Of course John Fox and Vic Fangio have had an impact on decisions as well. When attempting to understand the Bears signing of Mike Glennon, the only explanation is the wonders Fox was able to work with an unproven quarterback he signed in Carolina named Jake Delhomme the season before a Superbowl run. Fox drafted pass-rushers such as Julius Peppers and Von Miller in both Carolina and Denver in the top 10, and it helps explain the Bears taking Leonard Floyd, an Aldon Smith clone, at number 9 to help add to Vic Fangio's defense. Fangio thrived with the best inside linebacker combination in the league in Patrick Willis and Navarro Bowman, which helps explain the signings of Danny Trevathan and Jerrell Freeman last offseason. And Fangio utilized Ahmad Brooks in San Francisco to be a tone setter against the run, something Pernell McPhee was signed for on the Bears. These examples do show that Pace has taken his coaches into account while making his decisions, which is important in building a good team.

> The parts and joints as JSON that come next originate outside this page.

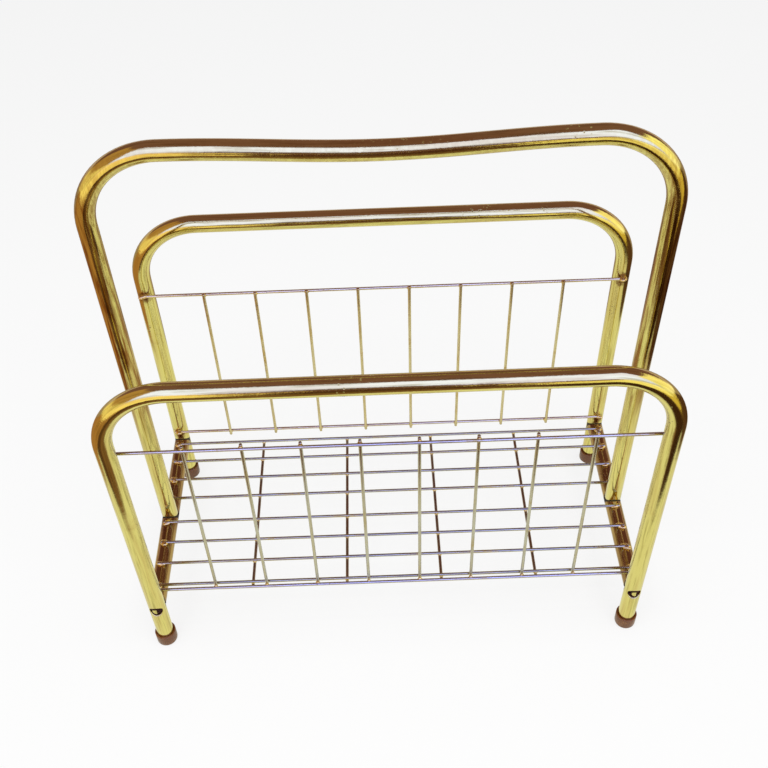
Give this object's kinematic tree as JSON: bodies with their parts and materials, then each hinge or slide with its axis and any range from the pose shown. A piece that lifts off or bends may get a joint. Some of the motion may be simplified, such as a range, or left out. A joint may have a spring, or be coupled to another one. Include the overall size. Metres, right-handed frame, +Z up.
{
  "type": "magazine rack",
  "caption": "Free-standing magazine rack: bent brass-plated tube frames with a central carrying handle over a welded wire base and wire front and rear panels, on cap feet.",
  "frame": {"origin": "on the floor, under the centre of the rack", "axes": "+X to the rack's right, +Y to its rear, +Z up"},
  "size_m": [0.3728, 0.1832, 0.3889],
  "materials": {
    "brass_tube": "polished brass plate, lightly tarnished",
    "brass_wire": "polished brass plate, brown at the welds",
    "foot_cap": "brown moulded rubber, semi-gloss",
    "screw": "darkened steel",
    "insert": "plain machined steel"
  },
  "bodies": {
    "root": {"base_cross_wire_1": "brass_wire", "base_cross_wire_2": "brass_wire", "base_cross_wire_3": "brass_wire", "base_cross_wire_4": "brass_wire", "base_wire_front_1": "brass_wire", "base_wire_front_2": "brass_wire", "base_wire_front_3": "brass_wire", "base_wire_front_4": "brass_wire", "base_wire_rear_1": "brass_wire", "base_wire_rear_2": "brass_wire", "base_wire_rear_3": "brass_wire", "base_wire_rear_4": "brass_wire", "foot_front_left": "foot_cap", "foot_front_right": "foot_cap", "foot_rear_left": "foot_cap", "foot_rear_right": "foot_cap", "front_frame": "brass_tube", "front_panel_bottom_wire": "brass_wire", "front_panel_top_wire": "brass_wire", "front_upright_1": "brass_wire", "front_upright_2": "brass_wire", "front_upright_3": "brass_wire", "front_upright_4": "brass_wire", "front_upright_5": "brass_wire", "front_upright_6": "brass_wire", "front_upright_7": "brass_wire", "front_upright_8": "brass_wire", "handle_frame": "brass_tube", "handle_insert_left": "insert", "handle_insert_right": "insert", "handle_screw_left": "screw", "handle_screw_right": "screw", "left_side_rail": "brass_tube", "leg_screw_front_left": "screw", "leg_screw_front_right": "screw", "leg_screw_rear_left": "screw", "leg_screw_rear_right": "screw", "rail_insert_front_left": "insert", "rail_insert_front_right": "insert", "rail_insert_rear_left": "insert", "rail_insert_rear_right": "insert", "rear_frame": "brass_tube", "rear_panel_bottom_wire": "brass_wire", "rear_panel_top_wire": "brass_wire", "rear_upright_1": "brass_wire", "rear_upright_2": "brass_wire", "rear_upright_3": "brass_wire", "rear_upright_4": "brass_wire", "rear_upright_5": "brass_wire", "rear_upright_6": "brass_wire", "rear_upright_7": "brass_wire", "rear_upright_8": "brass_wire", "right_side_rail": "brass_tube"}
  },
  "joints": []
}
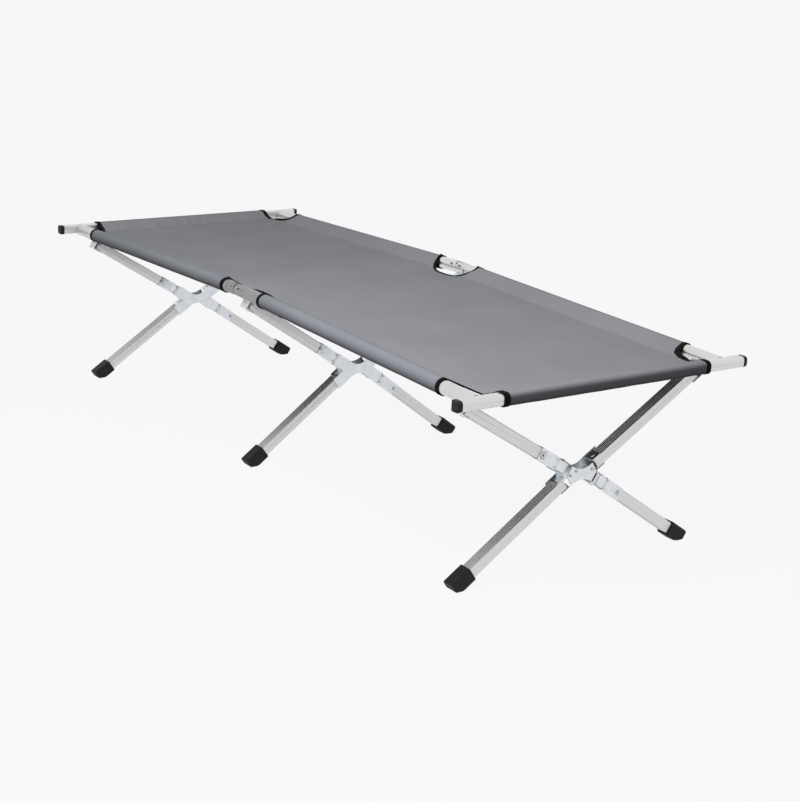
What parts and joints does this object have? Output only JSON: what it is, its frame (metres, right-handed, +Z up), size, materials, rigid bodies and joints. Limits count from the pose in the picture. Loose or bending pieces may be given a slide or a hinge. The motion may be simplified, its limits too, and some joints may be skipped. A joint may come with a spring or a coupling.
{
  "type": "camping cot",
  "caption": "Folding camping cot: a fabric bed on two hinged side rails, held by crossed folding leg sets and loose end bars.",
  "frame": {"origin": "on the floor, under the middle of the cot", "axes": "+Z up, +X along the bed towards the near end of the picture, Y across it; the left rail is at -Y"},
  "size_m": [1.9076, 0.7636, 0.4515],
  "materials": {
    "aluminium": "satin, drawn tube",
    "zinc_steel": "bright zinc-plated pressings",
    "rubber": "matt moulded",
    "black_plastic": "matt moulded",
    "bed_fabric": "plain woven polyester, black bindings"
  },
  "bodies": {
    "rail_left_near": {"rail_left_near": "aluminium", "rail_bracket_left_near": "zinc_steel", "rail_bracket_left_middle": "zinc_steel", "bed_fabric": "bed_fabric"},
    "link_left": {"rail_link_left": "zinc_steel"},
    "rail_left_far": {"rail_left_far": "aluminium", "rail_bracket_left_far": "zinc_steel"},
    "rail_right_near": {"rail_right_near": "aluminium", "rail_bracket_right_near": "zinc_steel", "rail_bracket_right_middle": "zinc_steel"},
    "link_right": {"rail_link_right": "zinc_steel"},
    "rail_right_far": {"rail_right_far": "aluminium", "rail_bracket_right_far": "zinc_steel"},
    "end_bar_near": {"end_bar_near": "aluminium", "bar_cap_left_near": "black_plastic", "bar_cap_right_near": "black_plastic"},
    "end_bar_far": {"end_bar_far": "aluminium", "bar_cap_left_far": "black_plastic", "bar_cap_right_far": "black_plastic"},
    "upper_left_middle": {"leg_upper_left_middle": "aluminium", "end_sleeve_upper_left_middle": "zinc_steel"},
    "hinge_middle": {"hinge_plate_middle": "zinc_steel", "hinge_cover_middle": "zinc_steel"},
    "upper_right_middle": {"leg_upper_right_middle": "aluminium"},
    "lower_left_middle": {"leg_lower_left_middle": "aluminium", "foot_left_middle": "rubber"},
    "lower_right_middle": {"leg_lower_right_middle": "aluminium", "end_sleeve_lower_right_middle": "zinc_steel", "foot_right_middle": "rubber"},
    "upper_left_near": {"leg_upper_left_near": "aluminium", "end_sleeve_upper_left_near": "zinc_steel"},
    "hinge_near": {"hinge_plate_near": "zinc_steel", "hinge_cover_near": "zinc_steel"},
    "upper_right_near": {"leg_upper_right_near": "aluminium"},
    "lower_left_near": {"leg_lower_left_near": "aluminium", "foot_left_near": "rubber"},
    "lower_right_near": {"leg_lower_right_near": "aluminium", "end_sleeve_lower_right_near": "zinc_steel", "foot_right_near": "rubber"},
    "upper_left_far": {"leg_upper_left_far": "aluminium", "end_sleeve_upper_left_far": "zinc_steel"},
    "hinge_far": {"hinge_plate_far": "zinc_steel", "hinge_cover_far": "zinc_steel"},
    "upper_right_far": {"leg_upper_right_far": "aluminium"},
    "lower_left_far": {"leg_lower_left_far": "aluminium", "foot_left_far": "rubber"},
    "lower_right_far": {"leg_lower_right_far": "aluminium", "end_sleeve_lower_right_far": "zinc_steel", "foot_right_far": "rubber"}
  },
  "joints": [
    {"name": "middle_leg_upper_left_fold", "type": "hinge", "parent": "rail_left_near", "child": "upper_left_middle", "pos_m": [0.01, -0.3, 0.3995], "axis": [0, -0.5528, -0.8333], "range_deg": [0, 82], "deforming": ["bed_fabric"]},
    {"name": "middle_hinge_fold", "type": "hinge", "parent": "upper_left_middle", "child": "hinge_middle", "pos_m": [0.01, -0.046, 0.231], "axis": [0, 0.5528, 0.8333], "range_deg": [0, 82]},
    {"name": "middle_leg_upper_right_fold", "type": "hinge", "parent": "hinge_middle", "child": "upper_right_middle", "pos_m": [0.01, 0.046, 0.231], "axis": [0, -0.5528, 0.8333], "range_deg": [0, 82]},
    {"name": "middle_leg_lower_left_fold", "type": "hinge", "parent": "hinge_middle", "child": "lower_left_middle", "pos_m": [0.01, -0.046, 0.193], "axis": [0, 0.596, -0.803], "range_deg": [0, 82]},
    {"name": "middle_leg_lower_right_fold", "type": "hinge", "parent": "hinge_middle", "child": "lower_right_middle", "pos_m": [0.01, 0.046, 0.193], "axis": [0, 0.596, 0.803], "range_deg": [0, 82]},
    {"name": "right_rail_fold", "type": "hinge", "parent": "upper_right_middle", "child": "rail_right_near", "pos_m": [0.01, 0.3, 0.3995], "axis": [0, 0.5528, -0.8333], "range_deg": [0, 82]},
    {"name": "near_leg_upper_left_fold", "type": "hinge", "parent": "rail_left_near", "child": "upper_left_near", "pos_m": [0.867, -0.3, 0.3795], "axis": [0, 0.5282, 0.8491], "range_deg": [0, 82]},
    {"name": "near_hinge_fold", "type": "hinge", "parent": "upper_left_near", "child": "hinge_near", "pos_m": [0.867, -0.046, 0.2215], "axis": [0, -0.5282, -0.8491], "range_deg": [0, 82]},
    {"name": "near_leg_upper_right_fold", "type": "hinge", "parent": "hinge_near", "child": "upper_right_near", "pos_m": [0.867, 0.046, 0.2215], "axis": [0, 0.5282, -0.8491], "range_deg": [0, 82]},
    {"name": "near_leg_lower_left_fold", "type": "hinge", "parent": "hinge_near", "child": "lower_left_near", "pos_m": [0.867, -0.046, 0.1835], "axis": [0, -0.5607, 0.828], "range_deg": [0, 82]},
    {"name": "near_leg_lower_right_fold", "type": "hinge", "parent": "hinge_near", "child": "lower_right_near", "pos_m": [0.867, 0.046, 0.1835], "axis": [0, -0.5607, -0.828], "range_deg": [0, 82]},
    {"name": "far_leg_upper_left_fold", "type": "hinge", "parent": "rail_left_far", "child": "upper_left_far", "pos_m": [-0.86, -0.3, 0.3795], "axis": [0, -0.5282, -0.8491], "range_deg": [0, 82]},
    {"name": "far_hinge_fold", "type": "hinge", "parent": "upper_left_far", "child": "hinge_far", "pos_m": [-0.86, -0.046, 0.2215], "axis": [0, 0.5282, 0.8491], "range_deg": [0, 82]},
    {"name": "far_leg_upper_right_fold", "type": "hinge", "parent": "hinge_far", "child": "upper_right_far", "pos_m": [-0.86, 0.046, 0.2215], "axis": [0, -0.5282, 0.8491], "range_deg": [0, 82]},
    {"name": "far_leg_lower_left_fold", "type": "hinge", "parent": "hinge_far", "child": "lower_left_far", "pos_m": [-0.86, -0.046, 0.1835], "axis": [0, 0.5607, -0.828], "range_deg": [0, 82]},
    {"name": "far_leg_lower_right_fold", "type": "hinge", "parent": "hinge_far", "child": "lower_right_far", "pos_m": [-0.86, 0.046, 0.1835], "axis": [0, 0.5607, 0.828], "range_deg": [0, 82]},
    {"name": "left_near_rail_fold", "type": "hinge", "parent": "link_left", "child": "rail_left_near", "pos_m": [0.006, -0.323, 0.444], "axis": [0, -1, 0], "range_deg": [0, 90], "deforming": ["bed_fabric"]},
    {"name": "left_far_rail_fold", "type": "hinge", "parent": "link_left", "child": "rail_left_far", "pos_m": [-0.026, -0.323, 0.444], "axis": [0, 1, 0], "range_deg": [0, 90]},
    {"name": "right_link_fold", "type": "hinge", "parent": "rail_right_near", "child": "link_right", "pos_m": [0.006, 0.323, 0.444], "axis": [0, 1, 0], "range_deg": [0, 90]},
    {"name": "right_far_rail_fold", "type": "hinge", "parent": "link_right", "child": "rail_right_far", "pos_m": [-0.026, 0.323, 0.444], "axis": [0, 1, 0], "range_deg": [0, 90]},
    {"name": "end_bar_near_slide", "type": "slide", "parent": "rail_left_near", "child": "end_bar_near", "axis": [0, -1, 0], "range_m": [0, 0.76]},
    {"name": "end_bar_far_slide", "type": "slide", "parent": "rail_left_far", "child": "end_bar_far", "axis": [0, -1, 0], "range_m": [0, 0.76]}
  ],
  "couplings": [
    {"joint": "right_rail_fold", "follows": "middle_leg_upper_left_fold", "ratio": 1},
    {"joint": "middle_hinge_fold", "follows": "middle_leg_upper_left_fold", "ratio": 1},
    {"joint": "middle_leg_upper_right_fold", "follows": "middle_leg_upper_left_fold", "ratio": 1},
    {"joint": "middle_leg_lower_left_fold", "follows": "middle_leg_upper_left_fold", "ratio": 1},
    {"joint": "middle_leg_lower_right_fold", "follows": "middle_leg_upper_left_fold", "ratio": 1},
    {"joint": "near_leg_upper_left_fold", "follows": "middle_leg_upper_left_fold", "ratio": 1},
    {"joint": "near_hinge_fold", "follows": "middle_leg_upper_left_fold", "ratio": 1},
    {"joint": "near_leg_upper_right_fold", "follows": "middle_leg_upper_left_fold", "ratio": 1},
    {"joint": "near_leg_lower_left_fold", "follows": "middle_leg_upper_left_fold", "ratio": 1},
    {"joint": "near_leg_lower_right_fold", "follows": "middle_leg_upper_left_fold", "ratio": 1},
    {"joint": "far_leg_upper_left_fold", "follows": "middle_leg_upper_left_fold", "ratio": 1},
    {"joint": "far_hinge_fold", "follows": "middle_leg_upper_left_fold", "ratio": 1},
    {"joint": "far_leg_upper_right_fold", "follows": "middle_leg_upper_left_fold", "ratio": 1},
    {"joint": "far_leg_lower_left_fold", "follows": "middle_leg_upper_left_fold", "ratio": 1},
    {"joint": "far_leg_lower_right_fold", "follows": "middle_leg_upper_left_fold", "ratio": 1},
    {"joint": "left_far_rail_fold", "follows": "left_near_rail_fold", "ratio": 1},
    {"joint": "right_link_fold", "follows": "left_near_rail_fold", "ratio": 1},
    {"joint": "right_far_rail_fold", "follows": "left_near_rail_fold", "ratio": 1}
  ]
}
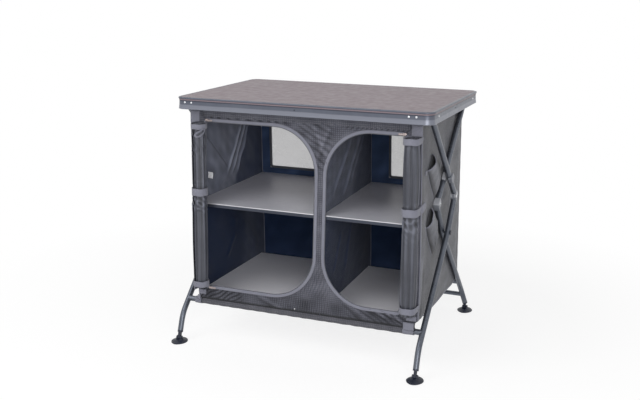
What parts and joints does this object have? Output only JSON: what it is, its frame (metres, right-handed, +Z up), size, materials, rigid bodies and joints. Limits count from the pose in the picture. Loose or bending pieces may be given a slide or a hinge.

Overall, Pace has taken his coaches perspectives into account, but he is clearly working off the Saints blueprint and their championship roster. Whether it is signing former players or drafting carbon copies of his biggest stars in New Orleans, the Bears roster is starting to resemble that of New Orleans more and more. Hicks, Porter, Shaheen, Cohen, Trubisky and even Jordan Morgan prove this.